The spread of COVID-19 has laid bare the structural inequity in India. Even with massive vaccination drives underway, those living outside the reach of mainstream healthcare systems continue to be excluded.
India’s Adivasis, forest-dwelling communities, and other tribal communities have been hit particularly hard during the second wave of the pandemic. Among the 90 districts in India where more than half of the population identify as tribal, 24 have significantly lower vaccination rates than the rest of the country.
Communities at the interstice of COVID-19 and climate change
India’s tribal communities are also bearing the brunt of dual health and climate crises, affected not only by state-wide lockdowns and concomitant healthcare system failures but also by climate disasters such as forest fires, unseasonal rainfall, and cyclones.

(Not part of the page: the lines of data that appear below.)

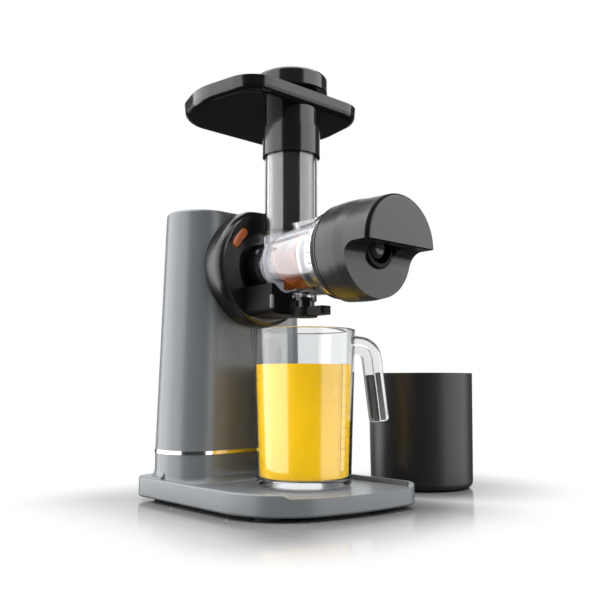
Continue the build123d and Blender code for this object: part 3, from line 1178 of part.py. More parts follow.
makers = {
    "base_shell": lambda: make_base_shell() + make_base_bosses(),
    "base_plate": make_base_plate,
    "feet": make_feet,
    "base_screws": make_base_screws,
    "cord_gland": make_cord_gland,
    "trim_ring": make_trim_ring,
    "tower_shell": make_tower_shell,
    "control_panel": make_control_panel,
    "start_button": lambda: make_button(-1),
    "reverse_button": lambda: make_button(1),
    "start_spring": lambda: make_button_spring(-1),
    "reverse_spring": lambda: make_button_spring(1),
    "switch_board": make_switch_board,
    "control_board": make_control_board,
    "gearbox_front": make_gearbox_front,
    "gearbox_rear": make_gearbox_rear,
    "gearbox_posts": make_gearbox_posts,
    "gearbox_screws": make_gearbox_screws,
    "idler_pins": make_idler_pins,
    "output_gear": make_output_gear,
    "second_gear": lambda: make_cluster_gear(SECOND_TEETH, SECOND_MODULE, SECOND_WIDTH, second_gear_x,
                                             OUTPUT_MODULE, OUTPUT_WIDTH, output_gear_x, second_axis_z),
    "first_gear": lambda: make_cluster_gear(FIRST_TEETH, FIRST_MODULE, FIRST_WIDTH, first_gear_x,
                                            SECOND_MODULE, SECOND_WIDTH, second_gear_x, first_axis_z),
    "motor_pinion": make_motor_pinion,
    "motor_shaft": make_motor_shaft,
    "armature": make_armature,
    "motor_can": make_motor_can,
    "motor_magnets": make_motor_magnets,
    "motor_end": make_motor_end,
    "motor_bearings": make_motor_bearings,
    "drive_shaft": make_drive_shaft,
    "front_bearing": lambda: make_bearing(plate_front_x, TOWER_FRONT_X, BEARING_RADIUS,
                                          SHAFT_RADIUS + RUNNING_GAP, DRUM_Z),
    "rear_bearing": lambda: make_bearing(plate_rear_x, plate_rear_x + 5.0, BEARING_RADIUS,
                                         SHAFT_RADIUS + RUNNING_GAP, DRUM_Z),
    "shaft_seal": make_shaft_seal,
    "bezel": make_bezel,
    "bezel_screws": make_bezel_screws,
    "drive_hub": make_drive_hub,
    "drum_cradle": make_drum_cradle,
    "release_button": make_release_button,
    "release_spring": make_release_spring,
    "juicing_chamber": make_chamber,
    "chamber_seal": make_chamber_seal,
    "auger": make_auger,
    "auger_tip": make_auger_tip,
    "strainer": make_strainer,
    "end_cap": make_end_cap,
    "cap_seal": make_cap_seal,
    "outlet_ring": make_outlet_ring,
    "outlet_nozzle": make_outlet_nozzle,
    "drip_lever": make_drip_lever,
    "hopper": make_hopper,
    "tamper_stem": make_tamper_stem,
    "tamper_cap": make_tamper_cap,
    "jug": make_jug,
    "jug_handle": make_jug_handle,
    "pulp_cup": make_pulp_cup,
}

os.makedirs("parts", exist_ok=True)
for node, maker in makers.items():
    solid = maker()
    export_step(solid, f"parts/{node}.step")
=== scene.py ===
"""Cold press juicer: a finish for every piece, refined pieces, the juice and a plain studio."""

import json
import logging
import math
from collections.abc import Callable, Sequence
from dataclasses import dataclass
from enum import Enum

import bmesh
import bpy
from mathutils import Matrix, Vector

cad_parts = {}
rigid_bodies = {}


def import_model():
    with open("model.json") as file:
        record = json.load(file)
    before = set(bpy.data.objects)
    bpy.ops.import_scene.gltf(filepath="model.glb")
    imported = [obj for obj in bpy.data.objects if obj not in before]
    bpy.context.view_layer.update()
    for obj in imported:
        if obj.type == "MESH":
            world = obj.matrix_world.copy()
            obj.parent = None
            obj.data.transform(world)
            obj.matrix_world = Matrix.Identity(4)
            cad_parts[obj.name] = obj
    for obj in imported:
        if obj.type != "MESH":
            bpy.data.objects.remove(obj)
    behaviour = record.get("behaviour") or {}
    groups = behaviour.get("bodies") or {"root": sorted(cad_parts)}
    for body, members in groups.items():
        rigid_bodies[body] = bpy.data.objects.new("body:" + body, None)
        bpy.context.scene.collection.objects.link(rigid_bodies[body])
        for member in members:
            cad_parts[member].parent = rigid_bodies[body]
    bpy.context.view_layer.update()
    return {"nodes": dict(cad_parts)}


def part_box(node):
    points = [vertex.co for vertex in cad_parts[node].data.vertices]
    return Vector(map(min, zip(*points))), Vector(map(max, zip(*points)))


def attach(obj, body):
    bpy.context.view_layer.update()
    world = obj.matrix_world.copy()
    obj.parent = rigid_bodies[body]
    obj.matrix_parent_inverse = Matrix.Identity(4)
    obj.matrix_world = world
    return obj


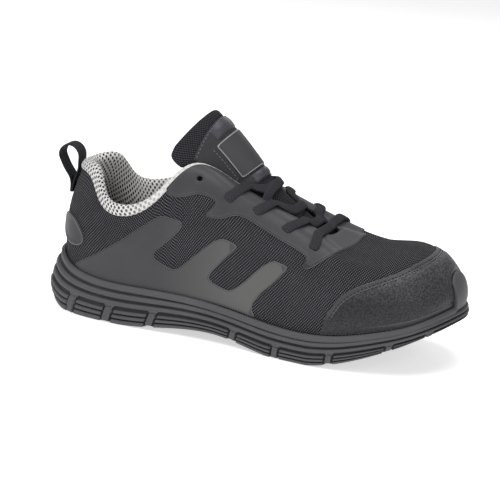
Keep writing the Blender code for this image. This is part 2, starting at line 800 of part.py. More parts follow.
def tongue():
    def under_face(s, t):
        thick = spline_rows(TONGUE_CREST, s)[:, 5]
        return -thick * (1 - 0.55 * np.minimum(np.abs(t), 1) ** 3)

    across = np.linspace(-1, 1, 9)
    along = np.linspace(0, 1, 15)
    side = ((0.0, 1.0), (0.72, 1.0), (0.84, 1.2), (0.965, 1.2), (1.0, 1.05))
    outline = tuple((s, -t) for s, t in side) + side[::-1]
    patch("tongue", outline, along[1:-1], across[1:-1], tongue_point, under_face, even(0.0), FABRIC)
    first, last, half = STRAP_BOX
    strap = box_corners(first, last, half)
    patch("tongue_strap", strap, along, across, tongue_point, even(GAP), even(GAP + FILM), FILM_GREY)
    first, last, half = LABEL_BOX
    label = box_corners(first, last, half)
    out = 2 * GAP + FILM
    patch("tongue_label", label, along, across, tongue_point, even(out), even(out + FILM), LABEL)


def lace_strand(eyelet, side, whole):
    """Middle line of one strand and the way its face looks: from its eyelet on one side over
    the tongue, either to the edge of the throat or to the eyelet across."""
    round_at, up_at, slant, crest, rise, reach = eyelet
    lift = FILM_LIFT + 1.3 * MM + LACE_THICK / 2
    rest = LACE_THICK / 2 + rise
    keys = []

    def add(place, a, b, out):
        point = place([a], [b], out)[0]
        keys.append(np.concatenate([point, place([a], [b], out + MM)[0] - point]))

    def add_stay(hand, steps):
        for up, more in steps:
            u = round_at + slant * up
            add(upper_point, u if hand < 0 else 1 - u, up_at + up * (1 - up_at), lift + more)

    steps = ((0.0, 0.0), (0.5, 0.7 * MM), (0.9, 2.2 * MM))
    add_stay(side, steps)
    if whole:
        add(tongue_point, crest, 0.0, rest)
        add_stay(-side, steps[::-1])
    else:
        add(tongue_point, crest, 0.40 * side, rest + 0.8 * MM)
        add(tongue_point, crest, 0.0, rest)
        add(tongue_point, crest - 0.024, -0.6 * reach * side, rest + 0.4 * MM)
        add(tongue_point, crest - 0.048, -reach * side, rest)
    return np.array(keys)


def ribbon(keys, width, thick, stations):
    """Flat strand along a line; keys hold its points and the way its face looks."""
    line = spline_rows(keys, np.linspace(0, 1, stations))
    line, face = line[:, :3], line[:, 3:]
    side = np.cross(np.gradient(line, axis=0), face)
    side /= np.linalg.norm(side, axis=1)[:, None]
    face = face / np.linalg.norm(face, axis=1)[:, None]
    bm = bmesh.new()
    rows = []
    for k in range(stations):
        corners = []
        for a, b in ((-1, -1), (1, -1), (1, 1), (-1, 1)):
            corners.append(bm.verts.new(line[k] + side[k] * a * width / 2 + face[k] * b * thick / 2))
        rows.append(corners)
    for lower, higher in zip(rows, rows[1:]):
        for i in range(4):
            j = (i + 1) % 4
            bm.faces.new((lower[i], lower[j], higher[j], higher[i]))
    bm.faces.new(rows[0])
    bm.faces.new(rows[-1])
    return bm


def laces():
    """Crossed pairs of strands, each pair one solid, and the straight bar at the front."""
    for k, eyelet in enumerate(EYELETS[:-1]):
        name = f"lace_cross_{k + 1}"
        strands = [lace_strand(eyelet, side, False) for side in (-1, 1)]
        first, second = (ribbon(strand, LACE_WIDTH, LACE_THICK, 11) for strand in strands)
        body = add_mesh(name, first, WEBBING)
        strand = add_mesh(f"{name}_strand", second, None)
        hide_cutter(strand)
        boolean(body, strand, "UNION")
    add_mesh("lace_bar", ribbon(lace_strand(EYELETS[-1], -1, True), LACE_WIDTH, LACE_THICK, 15), WEBBING)


def heel_loop():
    """Folded webbing loop, sewn to the back of the heel."""
    outer = [(x * MM, z * MM) for x, z in LOOP_OUTER]
    inner = [(x * MM, z * MM) for x, z in LOOP_INNER]
    bm = bmesh.new()
    rows = []
    for y in (-LOOP_WIDTH / 2, LOOP_WIDTH / 2):
        edges = []
        sides = []
        for outline in (outer, inner):
            verts = [bm.verts.new((x, y, z)) for x, z in outline]
            sides.append(verts)
            for i, vert in enumerate(verts):
                edges.append(bm.edges.new((vert, verts[(i + 1) % len(verts)])))
        bmesh.ops.triangle_fill(bm, edges=edges, use_beauty=True)
        rows.append(sides)
    for near, far in zip(*rows):
        for i in range(len(near)):
            j = (i + 1) % len(near)
            bm.faces.new((near[i], near[j], far[j], far[i]))
    add_mesh("heel_loop", bm, WEBBING)


def centre_on_floor():
    """Moves every object so that the shoe's box is centred over the origin."""
    bpy.context.view_layer.update()
    shown = [obj for obj in bpy.data.objects if not obj.hide_render]
    points = np.array([obj.matrix_world @ vert.co for obj in shown for vert in obj.data.vertices])
    low = points.min(axis=0)
    high = points.max(axis=0)
    for obj in bpy.data.objects:
        obj.location.x -= (low[0] + high[0]) / 2
        obj.location.y -= (low[1] + high[1]) / 2
        obj.location.z -= low[2]


clear_scene()
RUBBER = material("sole_rubber", (0.035, 0.036, 0.040), 0.70)
FABRIC = material("upper_fabric", (0.050, 0.052, 0.058), 0.95)
FILM_GREY = material("overlay_film", (0.060, 0.062, 0.068), 0.50)
LEATHER = material("toe_leather", (0.030, 0.030, 0.033), 0.45)
LINING = material("lining_mesh", (0.420, 0.420, 0.420), 0.95)
WEBBING = material("lace_webbing", (0.022, 0.024, 0.030), 0.90)
FOAM = material("insole_foam", (0.080, 0.080, 0.085), 0.95)
LABEL = material("label_plate", (0.045, 0.047, 0.052), 0.55)
cut_grooves(outsole())
midsole()
upper()
insole()
overlays()
collar_lining()
tongue()
laces()
heel_loop()
centre_on_floor()
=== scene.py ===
"""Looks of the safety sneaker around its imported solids: every soft and moulded piece is built
again at full fineness from the same two functions that shape the solids, the shell of the
upper and the arch of the tongue, with its folds, seams, holes, stitches and materials."""

import math

import bmesh
import bpy
import numpy as np
from mathutils import Matrix, Vector
from mathutils.geometry import delaunay_2d_cdt


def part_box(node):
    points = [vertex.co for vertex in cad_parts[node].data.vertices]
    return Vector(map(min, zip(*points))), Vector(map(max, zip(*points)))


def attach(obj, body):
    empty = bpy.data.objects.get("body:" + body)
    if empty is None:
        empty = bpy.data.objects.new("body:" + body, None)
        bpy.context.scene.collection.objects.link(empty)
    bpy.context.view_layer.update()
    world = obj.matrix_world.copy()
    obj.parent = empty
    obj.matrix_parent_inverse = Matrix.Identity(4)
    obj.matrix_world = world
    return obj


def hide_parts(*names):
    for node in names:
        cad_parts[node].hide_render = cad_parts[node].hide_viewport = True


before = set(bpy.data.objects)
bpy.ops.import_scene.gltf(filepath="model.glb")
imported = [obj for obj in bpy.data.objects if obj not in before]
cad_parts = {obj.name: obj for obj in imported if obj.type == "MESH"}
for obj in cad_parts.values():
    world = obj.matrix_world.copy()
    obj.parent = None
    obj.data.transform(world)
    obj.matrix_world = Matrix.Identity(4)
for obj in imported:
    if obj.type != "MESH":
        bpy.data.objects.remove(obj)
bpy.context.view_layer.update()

MM = 0.001
# Steps in shares over which slopes of the faces are taken
FINE_STEP = 1e-4
STEP = 1e-3
# About how many millimetres the whole way round and the whole way up the upper are
ROUND_MM = 700.0
UP_MM = 100.0
# Millimetres round the side of the sole
SOLE_ROUND_MM = 715

# Sizes of the solids, as in the part's source
LENGTH = 300 * MM
BALL_WIDTH = 109 * MM
HEEL_HEIGHT = 104 * MM
SOLE_HEIGHT = 30 * MM
WALL = 2.2 * MM
GAP = 0.3 * MM
RIM = 3.0 * MM
CUP = 5.0 * MM
PARTING = 0.54
RIB_DEPTH = 1.9 * MM
BAR_PROUD = 0.5 * MM
THROAT_SHIFT = 4 * MM
LOOP_WIDTH = 13 * MM

# The sole from the back of the heel to the tip of the toe, in shares of the sizes above
SOLE_ROWS = (
    # at, outer, inner, under, seat, lean, tuck
    (0.000, -0.015, 0.015, 0.15, 1.36, 0.062, 0.030),
    (0.020, 0.165, 0.185, 0.09, 1.31, 0.056, 0.028),
    (0.070, 0.292, 0.300, -0.02, 1.13, 0.040, 0.024),
    (0.150, 0.360, 0.352, -0.02, 0.98, 0.030, 0.020),
    (0.250, 0.385, 0.356, 0.02, 0.96, 0.026, 0.020),
    (0.370, 0.400, 0.326, 0.18, 0.97, 0.022, 0.022),
    (0.470, 0.425, 0.310, 0.21, 0.90, 0.020, 0.022),
    (0.570, 0.462, 0.350, 0.03, 0.77, 0.020, 0.020),
    (0.670, 0.500, 0.430, -0.02, 0.72, 0.020, 0.020),
    (0.760, 0.512, 0.480, 0.17, 0.82, 0.020, 0.024),
    (0.840, 0.480, 0.492, 0.46, 1.00, 0.020, 0.030),
    (0.910, 0.395, 0.450, 0.74, 1.18, 0.020, 0.040),
    (0.960, 0.250, 0.360, 0.93, 1.36, 0.022, 0.050),
    (0.990, 0.070, 0.220, 1.03, 1.46, 0.024, 0.056),
    (1.000, -0.070, 0.070, 1.05, 1.49, 0.026, 0.058),
)
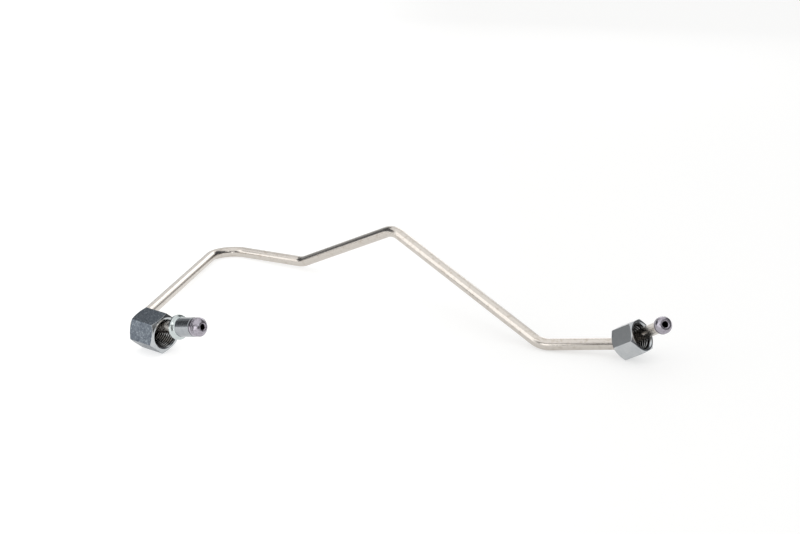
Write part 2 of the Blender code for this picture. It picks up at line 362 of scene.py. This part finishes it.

In Maharashtra, one of the states most affected by the pandemic, activists have lamented the impacts of Nisarga (2020) and Tauktae (2021), two of the worst cyclones to make landfall in India in decades. Due to heavy monsoons and flooding, many tribal hamlets’ access was cut off, turning communities into islands disconnected from basic facilities for days.
At a time when COVID-19 was wreaking havoc throughout the country, the cyclones magnified inequalities, further cutting communities off from basic healthcare, relief, and their traditional livelihoods.
Indeed, some of India’s own climate change policies designed to mitigate climate-related disasters are a cause for concern. In Uttarakhand – a state hard-hit by the pandemic and a frequent witness to climate-related disasters – forest department-led plantations on forest and farmlands are well known for starting forest fires.
Monoculture practices by India’s forest agencies under the pretext of forest management and restoration have become common. But these plantations severely impact Indigenous, tribal, and local communities, who have been unable to challenge them due to the pandemic. Van Gujjars, a nomadic community in Uttarakhand that depends on grazing lands around forests for livelihood needs, faced the repercussions of these fires when crucial pasturelands were destroyed. Moreover, such plantations can change the nature of forest-animal-human interactions, potentially leading to future pandemics.
An ongoing study titled Assessing the Impact of Covid-19’s second wave on Adivasi and Forest-Dwelling Communities shows that the vulnerability Indigenous and tribal communities experience due to climate change events is only exacerbated by a major health crisis like COVID-19. Without government efforts to mitigate loss and damages, the situation will become even more precarious.
India’s pledges at COP26 and G20 Summit
Countries in the Global North have shown reluctance in fulfilling their commitments to provide climate finance for climate-related loss and damages to developing countries. Indigenous leaders across the world have pointedly vocalized that despite 80% of the planet’s biodiversity surviving in their territories, they have historically been excluded from climate change adaptation negotiations.
At UNFCCC COP26 in Glasgow in November, India’s Prime Minister Narendra Modi vouched for inclusivity alongside other developing countries. In a speech, Modi proposed a ‘one-word movement’—L.I.F.E. which he described as standing for: Lifestyle for Environment. Prior to Glasgow at the G20 Summit in Rome one month earlier, Modi opined that India is making climate mitigation a priority and expressed his despondence for the existing inequities between developed and developing countries when it comes to climate justice.
However, despite proclamations of a conscious lifestyle and India’s efforts to alleviate poverty on international fora, reality at home remains grim.
India’s climate ambitions rely heavily on modifying forestry and land use rather than curbing emissions from large extractive industries. Adivasis and forest-dwelling communities – and even the ministry that represents them – are consistently excluded from policymaking and climate strategy discussions.
In 2020, a committee established to ensure India meets its Nationally Determined Contributions (NDCs) commitments featured members from as many as 14 ministries of the Union government, except the Ministry of Tribal Affairs.
Community-determined climate action
Indian states with the highest populations of Indigenous communities such as Jharkhand, Odisha, and Chhattisgarh have been identified to have “relatively high vulnerability” to climate change. And importantly, experience shows that these communities are also often hit harder during health crises such as COVID-19.
C.R. Bijoy, an expert on natural resource governance, points out that technocracy and techno-managerial propositions have taken over the climate change discourse in India.
“Targets spun around economic advantages have become central to the negotiations instead of communities and democracy. Community-determined climate action instead of national or state action plans is the way forward,” he said.
Policymakers must have a multipronged approach to policymaking, taking into consideration communities’ health and environmental factors, and understand that policies will be most effective when informed and led by communities’ participation.